The exercise:
Copy each line of the material below that includes the string "picture".

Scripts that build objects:
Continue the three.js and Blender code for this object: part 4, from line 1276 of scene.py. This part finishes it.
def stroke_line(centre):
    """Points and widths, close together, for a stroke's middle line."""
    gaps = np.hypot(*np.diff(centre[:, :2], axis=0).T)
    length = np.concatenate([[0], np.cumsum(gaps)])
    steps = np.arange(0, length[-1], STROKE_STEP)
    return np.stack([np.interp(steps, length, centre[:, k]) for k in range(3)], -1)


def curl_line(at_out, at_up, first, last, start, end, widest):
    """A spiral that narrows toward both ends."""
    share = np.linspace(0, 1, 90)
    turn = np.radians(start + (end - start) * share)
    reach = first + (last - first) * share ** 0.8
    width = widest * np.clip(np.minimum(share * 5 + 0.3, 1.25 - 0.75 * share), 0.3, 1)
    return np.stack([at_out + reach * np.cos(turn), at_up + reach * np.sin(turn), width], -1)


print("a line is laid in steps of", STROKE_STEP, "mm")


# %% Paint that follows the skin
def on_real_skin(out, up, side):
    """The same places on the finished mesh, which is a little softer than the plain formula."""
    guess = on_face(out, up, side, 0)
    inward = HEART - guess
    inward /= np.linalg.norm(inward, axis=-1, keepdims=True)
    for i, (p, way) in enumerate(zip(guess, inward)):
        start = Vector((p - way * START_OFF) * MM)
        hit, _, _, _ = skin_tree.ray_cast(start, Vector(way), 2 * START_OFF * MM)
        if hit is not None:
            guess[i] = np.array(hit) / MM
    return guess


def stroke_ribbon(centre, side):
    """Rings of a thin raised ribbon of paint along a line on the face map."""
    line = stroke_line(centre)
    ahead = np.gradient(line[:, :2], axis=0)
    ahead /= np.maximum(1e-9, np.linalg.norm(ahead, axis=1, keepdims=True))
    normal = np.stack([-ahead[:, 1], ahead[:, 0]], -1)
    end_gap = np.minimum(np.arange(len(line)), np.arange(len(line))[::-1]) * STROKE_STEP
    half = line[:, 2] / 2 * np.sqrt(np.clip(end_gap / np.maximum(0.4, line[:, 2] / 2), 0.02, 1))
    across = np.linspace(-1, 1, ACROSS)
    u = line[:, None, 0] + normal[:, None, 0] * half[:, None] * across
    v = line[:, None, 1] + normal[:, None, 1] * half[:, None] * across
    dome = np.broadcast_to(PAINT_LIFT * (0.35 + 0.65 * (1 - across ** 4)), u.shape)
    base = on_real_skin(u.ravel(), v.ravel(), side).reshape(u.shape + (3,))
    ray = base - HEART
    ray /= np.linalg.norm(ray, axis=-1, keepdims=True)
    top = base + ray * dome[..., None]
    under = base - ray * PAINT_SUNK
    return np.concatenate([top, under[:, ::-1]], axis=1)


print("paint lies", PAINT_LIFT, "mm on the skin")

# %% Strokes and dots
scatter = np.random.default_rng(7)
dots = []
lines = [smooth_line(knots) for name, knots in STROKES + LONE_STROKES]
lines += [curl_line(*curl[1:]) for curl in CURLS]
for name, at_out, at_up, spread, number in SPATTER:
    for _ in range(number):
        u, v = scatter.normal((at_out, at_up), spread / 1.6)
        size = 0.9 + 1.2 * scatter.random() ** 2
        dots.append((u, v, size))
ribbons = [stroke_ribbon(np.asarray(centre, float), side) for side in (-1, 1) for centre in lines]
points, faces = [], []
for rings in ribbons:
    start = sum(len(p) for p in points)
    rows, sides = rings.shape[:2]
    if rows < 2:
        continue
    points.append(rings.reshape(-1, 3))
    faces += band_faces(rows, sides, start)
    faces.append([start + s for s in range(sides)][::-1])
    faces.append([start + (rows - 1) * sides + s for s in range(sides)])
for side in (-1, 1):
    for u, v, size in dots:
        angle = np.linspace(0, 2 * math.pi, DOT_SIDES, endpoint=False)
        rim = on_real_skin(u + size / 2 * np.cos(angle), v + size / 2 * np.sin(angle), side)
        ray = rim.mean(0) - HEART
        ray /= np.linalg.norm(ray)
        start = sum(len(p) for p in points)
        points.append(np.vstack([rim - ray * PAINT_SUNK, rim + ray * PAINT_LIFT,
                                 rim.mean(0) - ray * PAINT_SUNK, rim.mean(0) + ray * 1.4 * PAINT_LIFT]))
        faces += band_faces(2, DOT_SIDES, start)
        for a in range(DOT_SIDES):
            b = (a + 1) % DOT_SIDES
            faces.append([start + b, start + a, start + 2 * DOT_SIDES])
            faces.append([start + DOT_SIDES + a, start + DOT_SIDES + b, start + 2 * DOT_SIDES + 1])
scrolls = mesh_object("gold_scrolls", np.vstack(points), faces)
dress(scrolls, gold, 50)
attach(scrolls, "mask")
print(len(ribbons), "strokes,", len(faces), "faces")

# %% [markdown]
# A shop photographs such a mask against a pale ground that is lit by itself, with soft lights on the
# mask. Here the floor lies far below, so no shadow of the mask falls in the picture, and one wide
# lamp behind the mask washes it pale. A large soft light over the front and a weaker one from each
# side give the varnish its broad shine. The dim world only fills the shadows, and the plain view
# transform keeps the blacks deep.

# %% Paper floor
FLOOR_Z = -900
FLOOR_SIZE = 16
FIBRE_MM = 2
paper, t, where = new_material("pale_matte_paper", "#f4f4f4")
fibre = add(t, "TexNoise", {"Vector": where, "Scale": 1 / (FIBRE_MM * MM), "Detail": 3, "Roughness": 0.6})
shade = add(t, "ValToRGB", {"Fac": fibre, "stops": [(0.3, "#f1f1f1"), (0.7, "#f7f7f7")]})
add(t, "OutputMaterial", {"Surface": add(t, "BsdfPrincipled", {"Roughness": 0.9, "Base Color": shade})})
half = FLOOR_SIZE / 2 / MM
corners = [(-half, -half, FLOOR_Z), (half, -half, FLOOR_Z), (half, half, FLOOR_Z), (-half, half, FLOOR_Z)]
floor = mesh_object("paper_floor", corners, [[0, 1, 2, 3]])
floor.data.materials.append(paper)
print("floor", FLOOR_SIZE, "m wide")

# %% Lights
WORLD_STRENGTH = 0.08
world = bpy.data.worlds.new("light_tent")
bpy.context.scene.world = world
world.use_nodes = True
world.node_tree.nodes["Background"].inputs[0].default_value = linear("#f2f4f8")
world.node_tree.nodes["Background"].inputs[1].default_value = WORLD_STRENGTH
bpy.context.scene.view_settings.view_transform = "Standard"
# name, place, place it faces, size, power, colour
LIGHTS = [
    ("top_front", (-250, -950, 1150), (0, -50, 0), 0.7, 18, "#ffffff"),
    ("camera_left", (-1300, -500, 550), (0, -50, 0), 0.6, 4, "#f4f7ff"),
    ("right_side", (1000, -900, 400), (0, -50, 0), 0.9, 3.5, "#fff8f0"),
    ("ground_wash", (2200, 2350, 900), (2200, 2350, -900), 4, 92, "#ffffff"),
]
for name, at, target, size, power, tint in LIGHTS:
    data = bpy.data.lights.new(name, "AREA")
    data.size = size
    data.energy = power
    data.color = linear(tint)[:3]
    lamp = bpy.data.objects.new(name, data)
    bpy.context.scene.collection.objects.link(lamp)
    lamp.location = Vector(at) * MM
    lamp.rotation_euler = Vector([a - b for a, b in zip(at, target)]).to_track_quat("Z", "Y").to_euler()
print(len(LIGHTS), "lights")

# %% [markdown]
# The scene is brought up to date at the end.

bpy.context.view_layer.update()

---

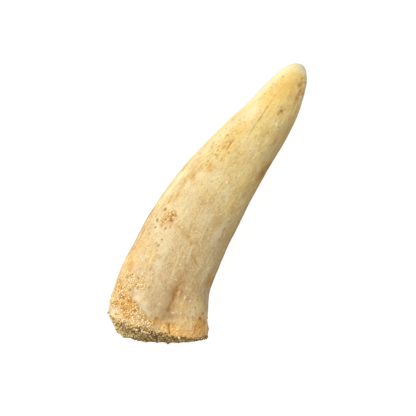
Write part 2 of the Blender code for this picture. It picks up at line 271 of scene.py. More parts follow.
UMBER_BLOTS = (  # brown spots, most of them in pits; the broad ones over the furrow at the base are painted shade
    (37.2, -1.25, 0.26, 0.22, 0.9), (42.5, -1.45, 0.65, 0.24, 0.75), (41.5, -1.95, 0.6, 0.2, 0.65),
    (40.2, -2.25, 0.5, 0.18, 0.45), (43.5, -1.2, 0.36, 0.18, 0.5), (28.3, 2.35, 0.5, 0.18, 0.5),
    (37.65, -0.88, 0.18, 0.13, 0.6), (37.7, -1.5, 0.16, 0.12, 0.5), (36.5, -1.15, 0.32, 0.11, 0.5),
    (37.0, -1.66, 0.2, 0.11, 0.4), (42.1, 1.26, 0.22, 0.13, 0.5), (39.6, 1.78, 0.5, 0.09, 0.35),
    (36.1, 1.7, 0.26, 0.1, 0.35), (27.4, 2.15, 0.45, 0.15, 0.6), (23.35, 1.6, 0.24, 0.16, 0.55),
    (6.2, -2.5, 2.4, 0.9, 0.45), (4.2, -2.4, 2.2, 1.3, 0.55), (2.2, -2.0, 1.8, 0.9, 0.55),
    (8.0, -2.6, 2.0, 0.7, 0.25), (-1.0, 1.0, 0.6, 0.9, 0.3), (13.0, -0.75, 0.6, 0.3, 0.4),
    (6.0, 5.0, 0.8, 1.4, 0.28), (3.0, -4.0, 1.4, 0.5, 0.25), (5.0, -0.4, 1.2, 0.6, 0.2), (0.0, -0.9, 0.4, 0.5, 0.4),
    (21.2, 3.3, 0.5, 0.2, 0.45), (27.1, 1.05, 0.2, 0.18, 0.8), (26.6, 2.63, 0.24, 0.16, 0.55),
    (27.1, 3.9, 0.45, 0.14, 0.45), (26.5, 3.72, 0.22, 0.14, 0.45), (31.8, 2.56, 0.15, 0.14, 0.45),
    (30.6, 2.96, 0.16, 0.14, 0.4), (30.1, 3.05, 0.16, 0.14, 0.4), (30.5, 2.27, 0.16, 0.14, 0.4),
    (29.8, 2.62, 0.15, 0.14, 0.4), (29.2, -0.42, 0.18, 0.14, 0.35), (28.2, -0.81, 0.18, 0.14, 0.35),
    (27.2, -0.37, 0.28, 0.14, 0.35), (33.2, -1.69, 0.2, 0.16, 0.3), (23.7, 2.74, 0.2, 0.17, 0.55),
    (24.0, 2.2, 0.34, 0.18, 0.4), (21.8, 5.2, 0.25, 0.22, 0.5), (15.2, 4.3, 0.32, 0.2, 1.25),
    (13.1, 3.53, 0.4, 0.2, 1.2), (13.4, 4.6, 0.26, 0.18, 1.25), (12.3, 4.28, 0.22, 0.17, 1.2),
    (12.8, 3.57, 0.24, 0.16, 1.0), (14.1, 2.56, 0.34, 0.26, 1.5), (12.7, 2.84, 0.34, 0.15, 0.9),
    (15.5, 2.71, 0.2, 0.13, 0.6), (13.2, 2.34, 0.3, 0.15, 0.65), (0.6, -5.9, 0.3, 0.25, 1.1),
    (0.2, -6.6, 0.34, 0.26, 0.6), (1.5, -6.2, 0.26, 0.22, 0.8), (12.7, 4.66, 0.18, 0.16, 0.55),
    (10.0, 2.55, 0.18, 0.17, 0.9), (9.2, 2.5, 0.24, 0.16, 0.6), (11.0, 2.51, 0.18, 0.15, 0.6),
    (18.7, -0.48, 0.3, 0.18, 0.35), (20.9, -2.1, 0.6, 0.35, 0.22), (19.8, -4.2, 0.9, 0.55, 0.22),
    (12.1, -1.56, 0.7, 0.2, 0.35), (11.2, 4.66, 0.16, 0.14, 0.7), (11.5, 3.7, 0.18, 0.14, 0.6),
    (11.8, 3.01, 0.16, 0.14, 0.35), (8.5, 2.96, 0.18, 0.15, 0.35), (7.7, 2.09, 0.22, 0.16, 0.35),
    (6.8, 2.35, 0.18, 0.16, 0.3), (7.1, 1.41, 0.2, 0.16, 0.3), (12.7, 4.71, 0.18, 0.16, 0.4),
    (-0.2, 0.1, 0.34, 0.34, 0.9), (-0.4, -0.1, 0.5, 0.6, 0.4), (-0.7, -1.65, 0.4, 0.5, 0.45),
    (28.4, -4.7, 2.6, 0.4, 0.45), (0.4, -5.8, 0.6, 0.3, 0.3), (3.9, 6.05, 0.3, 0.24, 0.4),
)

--

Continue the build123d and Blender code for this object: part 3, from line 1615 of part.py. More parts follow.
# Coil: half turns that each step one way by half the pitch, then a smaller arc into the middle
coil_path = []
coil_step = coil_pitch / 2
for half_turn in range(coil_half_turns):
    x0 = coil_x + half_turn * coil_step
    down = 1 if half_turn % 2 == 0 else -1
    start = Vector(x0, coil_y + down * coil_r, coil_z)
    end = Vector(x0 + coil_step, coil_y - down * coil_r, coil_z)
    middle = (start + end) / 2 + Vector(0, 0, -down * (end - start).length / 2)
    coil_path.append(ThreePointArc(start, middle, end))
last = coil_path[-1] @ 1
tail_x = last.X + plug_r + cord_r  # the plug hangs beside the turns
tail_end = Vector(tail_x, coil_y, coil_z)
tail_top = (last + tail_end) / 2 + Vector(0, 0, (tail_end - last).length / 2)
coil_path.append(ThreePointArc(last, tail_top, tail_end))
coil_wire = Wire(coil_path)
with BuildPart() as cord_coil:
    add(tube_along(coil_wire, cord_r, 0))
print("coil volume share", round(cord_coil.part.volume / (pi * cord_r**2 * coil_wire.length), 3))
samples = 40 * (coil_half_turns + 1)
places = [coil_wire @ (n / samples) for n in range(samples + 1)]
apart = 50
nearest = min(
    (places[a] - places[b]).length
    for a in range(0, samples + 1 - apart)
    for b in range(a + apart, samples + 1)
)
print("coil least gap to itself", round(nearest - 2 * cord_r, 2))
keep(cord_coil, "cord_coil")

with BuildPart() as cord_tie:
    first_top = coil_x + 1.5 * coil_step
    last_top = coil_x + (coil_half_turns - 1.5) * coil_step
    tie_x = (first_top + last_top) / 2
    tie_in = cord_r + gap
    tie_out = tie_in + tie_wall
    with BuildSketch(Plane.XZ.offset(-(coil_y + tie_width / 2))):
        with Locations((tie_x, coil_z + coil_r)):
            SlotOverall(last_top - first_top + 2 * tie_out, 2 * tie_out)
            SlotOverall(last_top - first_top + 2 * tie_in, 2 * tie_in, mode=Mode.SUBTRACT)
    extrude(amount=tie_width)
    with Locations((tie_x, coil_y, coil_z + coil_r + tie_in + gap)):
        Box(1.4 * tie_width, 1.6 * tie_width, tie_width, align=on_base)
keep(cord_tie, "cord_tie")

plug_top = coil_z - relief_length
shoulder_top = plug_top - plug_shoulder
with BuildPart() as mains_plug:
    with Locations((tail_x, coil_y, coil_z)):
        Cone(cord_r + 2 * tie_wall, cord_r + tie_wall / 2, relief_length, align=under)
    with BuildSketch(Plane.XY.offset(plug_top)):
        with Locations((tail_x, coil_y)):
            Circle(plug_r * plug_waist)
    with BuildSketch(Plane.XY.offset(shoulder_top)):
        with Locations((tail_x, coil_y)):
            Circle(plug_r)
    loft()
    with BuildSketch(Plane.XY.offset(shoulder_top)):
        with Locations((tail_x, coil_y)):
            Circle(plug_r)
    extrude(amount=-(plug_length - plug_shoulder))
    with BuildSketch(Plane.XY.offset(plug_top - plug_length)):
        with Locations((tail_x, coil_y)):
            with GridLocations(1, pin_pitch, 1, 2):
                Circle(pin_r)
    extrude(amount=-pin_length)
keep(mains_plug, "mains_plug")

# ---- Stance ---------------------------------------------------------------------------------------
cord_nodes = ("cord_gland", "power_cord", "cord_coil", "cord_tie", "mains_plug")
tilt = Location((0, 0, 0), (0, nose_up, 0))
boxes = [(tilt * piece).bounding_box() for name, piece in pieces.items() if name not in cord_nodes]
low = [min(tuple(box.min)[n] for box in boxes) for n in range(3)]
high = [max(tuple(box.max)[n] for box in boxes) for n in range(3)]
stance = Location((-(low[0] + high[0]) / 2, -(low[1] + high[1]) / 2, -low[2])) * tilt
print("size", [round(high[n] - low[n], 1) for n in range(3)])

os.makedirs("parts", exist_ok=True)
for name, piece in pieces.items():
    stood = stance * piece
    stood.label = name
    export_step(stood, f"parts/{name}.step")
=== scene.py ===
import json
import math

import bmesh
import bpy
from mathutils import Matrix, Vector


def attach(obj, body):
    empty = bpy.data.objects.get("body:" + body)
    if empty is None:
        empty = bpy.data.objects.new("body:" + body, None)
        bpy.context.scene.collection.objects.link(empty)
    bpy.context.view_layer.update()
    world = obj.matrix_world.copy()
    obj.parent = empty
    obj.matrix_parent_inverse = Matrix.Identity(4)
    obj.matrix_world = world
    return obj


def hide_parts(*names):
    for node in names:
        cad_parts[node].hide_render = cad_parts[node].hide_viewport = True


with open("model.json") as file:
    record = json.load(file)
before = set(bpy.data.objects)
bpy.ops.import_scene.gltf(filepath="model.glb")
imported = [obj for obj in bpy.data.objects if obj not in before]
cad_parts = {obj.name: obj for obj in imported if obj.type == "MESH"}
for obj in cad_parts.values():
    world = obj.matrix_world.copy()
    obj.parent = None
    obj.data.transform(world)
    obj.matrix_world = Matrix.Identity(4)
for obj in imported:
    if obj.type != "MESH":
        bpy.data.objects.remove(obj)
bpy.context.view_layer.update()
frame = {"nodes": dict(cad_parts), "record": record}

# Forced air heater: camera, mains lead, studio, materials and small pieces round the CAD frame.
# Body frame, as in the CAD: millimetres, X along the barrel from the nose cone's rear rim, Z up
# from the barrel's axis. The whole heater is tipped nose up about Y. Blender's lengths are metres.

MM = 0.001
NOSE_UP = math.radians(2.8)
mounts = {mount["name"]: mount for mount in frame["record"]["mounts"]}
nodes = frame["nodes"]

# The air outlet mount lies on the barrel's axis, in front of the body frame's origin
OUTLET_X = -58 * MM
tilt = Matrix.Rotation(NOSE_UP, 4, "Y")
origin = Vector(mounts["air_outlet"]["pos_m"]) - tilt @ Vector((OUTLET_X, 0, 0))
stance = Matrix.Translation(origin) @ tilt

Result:
# mask. Here the floor lies far below, so no shadow of the mask falls in the picture, and one wide
Write part 2 of the Blender code for this picture. It picks up at line 271 of scene.py. More parts follow.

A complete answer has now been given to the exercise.